Welcome to your new home.

Sunday, November 11, 2012

100 Awesome Things - #83 Doing The Right Thing

Kindness in the aftermath of Sandy.
If I had the option of a longer title without it looking wonky, this post would be "100 Awesome Things - Doing The Right Thing When No One Would Know Differently." As you can see, that is a bit long.

There are several ways we can do the right thing. There are the big ways, like if a friend leaves their car running you don't steal it. There are medium ways of doing the right thing, those situations where you are shamed into making the right call.  As an example and a little history of me, my first job was, like so many other Northeast Ohio teens, at Marc's. I worked at the one at Southland, which enraged my parents. When they poked at me to get a job, they expected I would stay in Brunswick. At the time, it never occurred to me to tell them I went to Marc's in part because it was near Sears. You see, my grandma worked at Sears and I used to visit with her most days before work.

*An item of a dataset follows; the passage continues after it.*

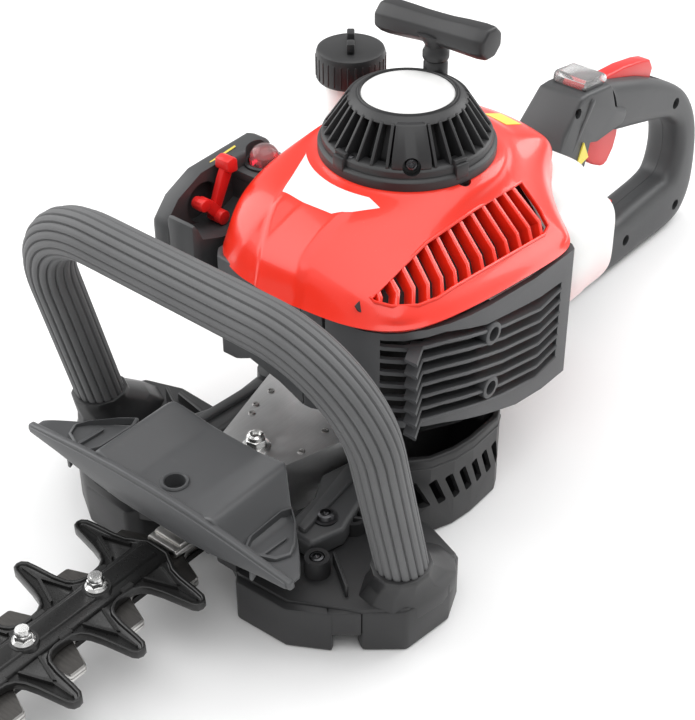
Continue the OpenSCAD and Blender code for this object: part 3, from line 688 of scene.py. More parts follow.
def raiseLabelPanel(thing):
    # the label panel stands above the skin on both sides of it
    moves = []
    for vert in thing.data.vertices:
        x, y = vert.co.x / toMetres, vert.co.y / toMetres
        rise = coverStep["rise"] * soft(x, coverStep["fadeFrom"], coverStep["fadeTo"])
        for line in coverSteps:
            rise *= soft(leftOf(x, y, line), -coverStep["soft"], coverStep["soft"])
        moves.append(vert.co + vert.normal * (rise * toMetres))
    for vert, spot in zip(thing.data.vertices, moves):
        vert.co = spot


def makeCover():
    thing = asObject("redCover", [coverSkin()])
    smooth = thing.modifiers.new("smooth", "SUBSURF")
    smooth.levels = smooth.render_levels = 3
    settle(thing)
    raiseLabelPanel(thing)
    find = skinFinder(thing)
    rim = [find(x, y) for x, y in vent["rim"]]
    wall = thing.modifiers.new("wall", "SOLIDIFY")
    wall.thickness, wall.offset = cover["wall"] * toMetres, -1
    settle(thing)
    well = [rod((15, 54, 190), (10, 49, 212), 5, sides=28), rod((11, 49, 190), (6, 46, 212), 3.4, sides=28)]
    carve(thing, [flatPrism(rim, vent["out"], -16, 14)] + well)
    finish(thing, "frame", red, ["engine_cover"])
    piece("ventFins", ventFins(find) + [bead(rim, vent["lip"])], "frame", red)
    piece("ventLiner", [flatPrism(rim, vent["out"], -vent["depth"] - 1, -vent["depth"], 1.12)], "frame",
          blackPlastic)
    piece("coverScrew", torxScrew((13, 52, 197.5), 4.2, 3, (0.15, 0.25, 1)), "frame", darkScrew)
    drapedLabel("typeLabel", [(41, -43.6), (83, -26), (82.5, 11), (61, 29)], find, whiteSticker)
    drapedLabel("warningLabel", [(-88, 6), (-72, 4), (-72, 22), (-86, 24)], find, yellowSticker)


def label(name, corners, material, thick=0.35):
    # thin printed label laid on the skin through its corners
    a, b, c = (Vector(p) for p in corners[:3])
    up = (b - a).cross(c - a).normalized()
    up = up if up.z > 0 else -up
    return piece(name, [prism([Vector(p) - up * 0.8 for p in corners], up * (0.8 + thick))], "frame",
                 material)


def drapedLabel(name, corners, find, material, cells=14, lift=0.25):
    # a four-cornered label in plan, laid down onto the skin below it
    a, b, c, d = (Vector(p) for p in corners)
    rows = []
    for i in range(cells + 1):
        row = []
        for j in range(cells + 1):
            s, t = i / cells, j / cells
            x, y = (a * (1 - s) + b * s) * (1 - t) + (d * (1 - s) + c * s) * t
            # the label's inner side follows the round seat of the starter
            clear = max(1, (cover["footR"] + 1) / (x * x + y * y) ** 0.5)
            row.append(find(x * clear, y * clear, lift))
        rows.append(row)
    sheet = loft(rows, closed=False)
    for face in sheet.faces:
        if face.normal.z < 0:
            face.normal_flip()
    thing = asObject(name, [sheet])
    wall = thing.modifiers.new("wall", "SOLIDIFY")
    wall.thickness, wall.offset = 0.5 * toMetres, -1
    settle(thing)
    return finish(thing, "frame", material)


makeCover()
print("cover: done")


# recoil starter

starter = {"badgeR": 28, "fins": 8, "finStep": 11, "firstFin": -52, "archAt": 41.5}
pullAt = (-35.5, -7)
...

I went in one day and my grandma, because of her seniority, was working in tools. This gentleman, and I use the term incredibly loosely, was yelling and cursing at her because she wasn't moving fast enough. When  grandma went in the back to check on a wrench for him, I walked up to him and explained that he was rude and needed to apologize. The man called me a few inappropriate names and I reiterated his need for apologizing, especially since it was *my* grandma.  Fortunately for me, there were half a dozen men around the department that agreed with my suggestion. I hid behind some hammers and waited for his apology when my grandma returned.

The man apologized and did the right thing. He was publicly shamed, but he ultimately made the right choice.

The most impressive way of doing the right thing is when no one is looking. When there is no real choice. You could do something or nothing and no one would be the wiser. No one is going to call you out for not doing something.

In the wake of Superstorm Sandy, photos popped up online of people with power and dragging power strips from their house to the street for strangers to use. I don't know that I would even be thoughtful enough to come up with an idea like that. I think we all make promises to ourselves that we will do our best to do the right thing, be more thoughtful of others or whatever it may be.

There is a great new movement based in Cleveland called "Because I Said I Would." The organization was created to help people keep their promises, big and small. So often, we make promises to people with every intention at the time of keeping. But then the phone rings, or you have to answer a text or feed the cat or pee, and the promises fade away, unfulfilled.

This group will send you ten cards, for free, to send to people to help you keep your word. You can request cards here, and start making the community you live in a little better.

After you fill out your card, you can share it with their facebook community and show people you can keep your word. Some are painful, thoughtful and funny. My favorite though has been from someone that made the same promise that each and every trick or treater made as a kid - he promised he would be the house that gave away full size candy bars for Halloween.